Over a third (34%) of people say they have not and do not intend to offer financial support to children and grandchildren to help them get on the property ladder.

In a poll of 2,100 people carried out for Royal London people living in the East Midlands were least likely to offer support, with 40% of respondents saying they hadn’t and don’t intend to, offer financial assistance.

They were followed by respondents in the North East where 39% of respondents can’t or wont help their kids onto the ladder. In the North West 37% of respondents said they can’t or won’t help as did 35% of parents/grandparents in Yorkshire and Humber, the West Midlands and East of England.

Able to help

Of course, many parents are still both willing and able to financially support family members to buy a home by giving them a cash lump sum.

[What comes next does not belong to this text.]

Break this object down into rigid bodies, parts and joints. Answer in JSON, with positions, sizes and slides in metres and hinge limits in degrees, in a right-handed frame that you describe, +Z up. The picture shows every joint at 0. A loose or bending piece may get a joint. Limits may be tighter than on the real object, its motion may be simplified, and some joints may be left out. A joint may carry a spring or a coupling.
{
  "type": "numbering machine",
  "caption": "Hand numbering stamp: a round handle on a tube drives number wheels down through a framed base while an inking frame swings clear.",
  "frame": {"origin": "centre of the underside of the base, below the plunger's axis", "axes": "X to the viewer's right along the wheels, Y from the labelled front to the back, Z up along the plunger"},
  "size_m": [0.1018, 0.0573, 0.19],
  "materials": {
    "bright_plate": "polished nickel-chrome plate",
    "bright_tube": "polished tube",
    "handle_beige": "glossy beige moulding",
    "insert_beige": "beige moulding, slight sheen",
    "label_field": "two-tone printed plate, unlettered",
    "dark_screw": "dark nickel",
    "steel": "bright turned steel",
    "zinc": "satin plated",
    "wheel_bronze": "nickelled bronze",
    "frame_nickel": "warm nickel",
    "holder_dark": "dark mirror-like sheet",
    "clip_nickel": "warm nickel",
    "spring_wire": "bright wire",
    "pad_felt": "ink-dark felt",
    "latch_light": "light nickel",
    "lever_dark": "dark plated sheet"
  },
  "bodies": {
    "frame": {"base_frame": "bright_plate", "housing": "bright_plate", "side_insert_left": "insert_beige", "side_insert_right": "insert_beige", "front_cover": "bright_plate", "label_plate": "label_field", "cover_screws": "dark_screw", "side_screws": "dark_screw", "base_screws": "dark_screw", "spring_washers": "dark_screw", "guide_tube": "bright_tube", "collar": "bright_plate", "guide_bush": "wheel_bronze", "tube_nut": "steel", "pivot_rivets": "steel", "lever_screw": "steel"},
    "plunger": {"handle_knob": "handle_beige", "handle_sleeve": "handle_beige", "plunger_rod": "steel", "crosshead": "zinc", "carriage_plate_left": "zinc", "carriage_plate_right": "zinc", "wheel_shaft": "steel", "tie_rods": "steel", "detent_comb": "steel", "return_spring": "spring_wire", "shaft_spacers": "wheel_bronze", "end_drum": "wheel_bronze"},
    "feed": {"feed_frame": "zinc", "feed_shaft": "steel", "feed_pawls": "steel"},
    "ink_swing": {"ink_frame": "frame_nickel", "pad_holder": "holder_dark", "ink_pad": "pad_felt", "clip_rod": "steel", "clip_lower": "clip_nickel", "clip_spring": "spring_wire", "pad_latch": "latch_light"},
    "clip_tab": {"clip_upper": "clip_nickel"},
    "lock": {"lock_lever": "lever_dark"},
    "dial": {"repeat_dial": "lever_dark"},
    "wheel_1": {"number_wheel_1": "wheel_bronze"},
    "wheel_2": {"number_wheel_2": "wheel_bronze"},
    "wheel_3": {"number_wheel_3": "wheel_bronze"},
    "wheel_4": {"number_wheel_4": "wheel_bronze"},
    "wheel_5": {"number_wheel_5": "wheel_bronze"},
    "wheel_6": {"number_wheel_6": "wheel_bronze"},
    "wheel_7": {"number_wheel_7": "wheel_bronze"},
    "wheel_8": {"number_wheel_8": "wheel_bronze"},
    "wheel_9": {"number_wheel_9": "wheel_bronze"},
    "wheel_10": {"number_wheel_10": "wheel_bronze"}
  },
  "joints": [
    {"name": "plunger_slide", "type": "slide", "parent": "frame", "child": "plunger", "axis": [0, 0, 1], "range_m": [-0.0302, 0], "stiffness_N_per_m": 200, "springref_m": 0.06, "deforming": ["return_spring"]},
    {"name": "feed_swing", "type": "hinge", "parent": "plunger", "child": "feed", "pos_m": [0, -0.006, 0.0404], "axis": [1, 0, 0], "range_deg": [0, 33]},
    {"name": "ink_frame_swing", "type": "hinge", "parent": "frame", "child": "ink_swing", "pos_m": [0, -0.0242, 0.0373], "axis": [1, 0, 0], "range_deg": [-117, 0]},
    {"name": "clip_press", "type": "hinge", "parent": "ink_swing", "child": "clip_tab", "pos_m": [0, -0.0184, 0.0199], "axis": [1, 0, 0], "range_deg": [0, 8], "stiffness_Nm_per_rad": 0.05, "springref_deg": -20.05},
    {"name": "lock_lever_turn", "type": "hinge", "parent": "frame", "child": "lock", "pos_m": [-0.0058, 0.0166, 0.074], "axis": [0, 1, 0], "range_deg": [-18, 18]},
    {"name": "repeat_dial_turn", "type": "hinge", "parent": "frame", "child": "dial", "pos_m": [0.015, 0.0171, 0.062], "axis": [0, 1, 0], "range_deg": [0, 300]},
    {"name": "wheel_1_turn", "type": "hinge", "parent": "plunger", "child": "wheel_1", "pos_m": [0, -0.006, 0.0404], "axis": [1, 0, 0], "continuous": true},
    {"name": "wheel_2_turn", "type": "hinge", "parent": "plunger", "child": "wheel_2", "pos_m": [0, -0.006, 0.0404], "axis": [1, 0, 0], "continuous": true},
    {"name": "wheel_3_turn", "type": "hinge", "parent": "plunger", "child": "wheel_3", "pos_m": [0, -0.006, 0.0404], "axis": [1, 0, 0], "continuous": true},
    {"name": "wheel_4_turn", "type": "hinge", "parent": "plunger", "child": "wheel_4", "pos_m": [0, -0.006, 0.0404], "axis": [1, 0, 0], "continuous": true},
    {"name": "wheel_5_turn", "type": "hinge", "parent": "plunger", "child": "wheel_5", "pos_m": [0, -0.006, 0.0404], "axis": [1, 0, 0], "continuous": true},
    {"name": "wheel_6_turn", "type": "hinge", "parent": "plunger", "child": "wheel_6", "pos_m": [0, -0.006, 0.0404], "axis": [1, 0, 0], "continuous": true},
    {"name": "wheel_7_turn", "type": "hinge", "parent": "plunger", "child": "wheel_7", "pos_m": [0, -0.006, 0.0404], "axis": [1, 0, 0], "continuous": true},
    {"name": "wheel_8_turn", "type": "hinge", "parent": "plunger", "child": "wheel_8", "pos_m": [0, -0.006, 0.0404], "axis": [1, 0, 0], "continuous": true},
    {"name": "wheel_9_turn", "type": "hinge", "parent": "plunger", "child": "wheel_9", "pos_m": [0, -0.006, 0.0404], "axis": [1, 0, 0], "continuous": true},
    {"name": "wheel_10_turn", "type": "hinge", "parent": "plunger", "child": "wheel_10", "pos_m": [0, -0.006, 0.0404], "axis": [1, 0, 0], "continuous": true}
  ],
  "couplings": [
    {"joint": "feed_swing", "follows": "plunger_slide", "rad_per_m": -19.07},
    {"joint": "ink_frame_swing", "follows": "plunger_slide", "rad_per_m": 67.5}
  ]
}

Parents in London were most likely to want or be able to help their offspring, with 39% saying they either had or intend to help their children with a property purchase.

They were followed by respondents in the South West 33% said they either had or intended to provide this support.

Of those who said they had, or planned to provide assistance, over a third (37%) said they expected the amount provided to be less than £10,000. A further 28% said they had, or expected to provide somewhere between £10,000 and £20,000 to family members.

Royal London spokesperson Helen Morrissey said: “The rising phenomenon of the Bank of Mum and Dad has received much publicity but the findings make clear that not all parents have, or are willing, to offer financial support to children.

“There are several reasons for this. House prices in areas such as the North West and East Midlands are much lower than in areas such as London, so it may be the case that parents and grandparents feel their family members do not need their support as much as in other areas of the UK.

“It may also be the case that these people have other demands on their money and cannot simply hand it over. Anyone looking to hand over money to help a loved one needs to ensure they take their own future needs into account before doing so, as they do not want to leave themselves short of money at a later date.”